Determination of Navigability or Nonnavigability
· Authorizes the ANSAC to determine the navigability or nonnavigability of a watercourse and deletes the requirement for Legislative action. Currently, ANSAC provides findings and recommendations to the Legislature.
· Establishes preponderance of evidence as the burden of proof to determine navigability or nonnavigability of a watercourse. Current law requires clear and convincing evidence to find that a watercourse was navigable at the time of statehood.
· Eliminates ANSAC’s authority to make an initial classification regarding navigability or nonnavigability of a watercourse.
· Deletes the presumptive standards and criteria currently used by ANSAC to recommend navigability or nonnavigability. [Note: Those standards related to: determining that an entire watercourse was nonnavigable if any portion was nonnavigable; historic commercial trade and travel; periodic flow based on precipitation; sustained upstream and downstream trade and travel; types of vessels used in 1912 on the watercourse; diversions for irrigation or reclamation projects; recreational uses; log flotation; presence of man-made impediments to navigation; customary methods of transportation near the watercourse; and consideration of flood conditions.]
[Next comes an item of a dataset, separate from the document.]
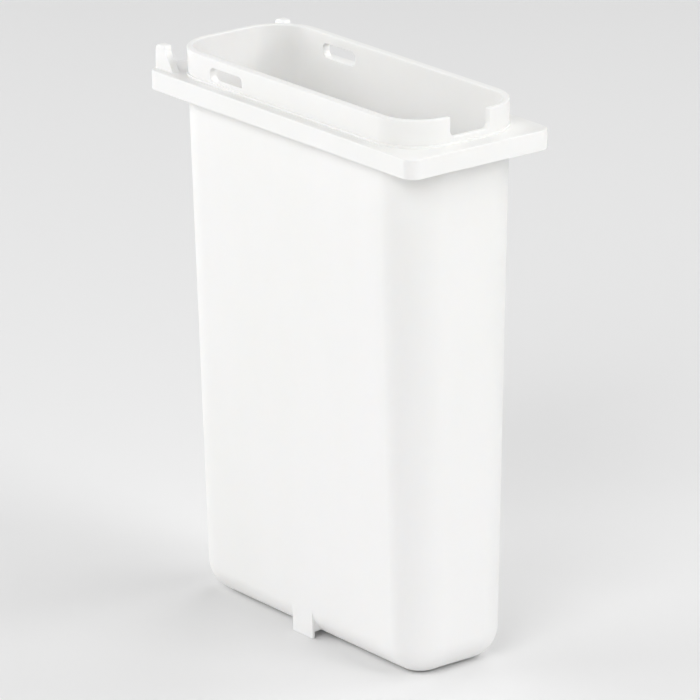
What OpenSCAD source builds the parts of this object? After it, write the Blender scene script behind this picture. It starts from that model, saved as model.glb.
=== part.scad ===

· Changes the definition of bed of a watercourse to mean the land lying between the ordinary high watermarks. Under current law, the division between private property and state property along a navigable watercourse is the ordinary low watermark, which is the line on the banks created when the water recedes to its regularly recurring lowest state in normal years, without reference to unusual droughts.
· Requires ANSAC to immediately notify the State Land Department of determinations of navigability or nonnavigability. The SLD is required to notify property owners affected by the determination within 90 days and indicate whether the SLD intends to seek judicial review of the determination.
· Allows an affected property owner or lessee to petition the SLD to release the property from public trust land status.
· If the SLD files an action to quiet title lands that have been determined to be navigable, the SLD shall unite all owners of record who are affected by the state’s claim to ownership of the bed of the watercourse in a single lawsuit.
Judicial review
· Provides a process for judicial review in superior court in the county in which the affected property is located. Judicial review may be sought by the State Land Commissioner or any person aggrieved by ANSAC’s determination.
· Allows separate actions involving the same watercourse to be consolidated, either at the request of any party to the action or on the court’s initiative.
· Allows legal counsel retained by ANSAC to represent ANSAC before other state agencies and in litigation.
Other provisions
· Extends ANSAC’s termination date from June 30, 2002 to June 30, 2004.
· Includes an intent clause that acknowledges the evidence gathered since 1994 and allows ANSAC to use the evidence produced to date, in addition to new information submitted by any interested party.
· Makes technical and conforming changes.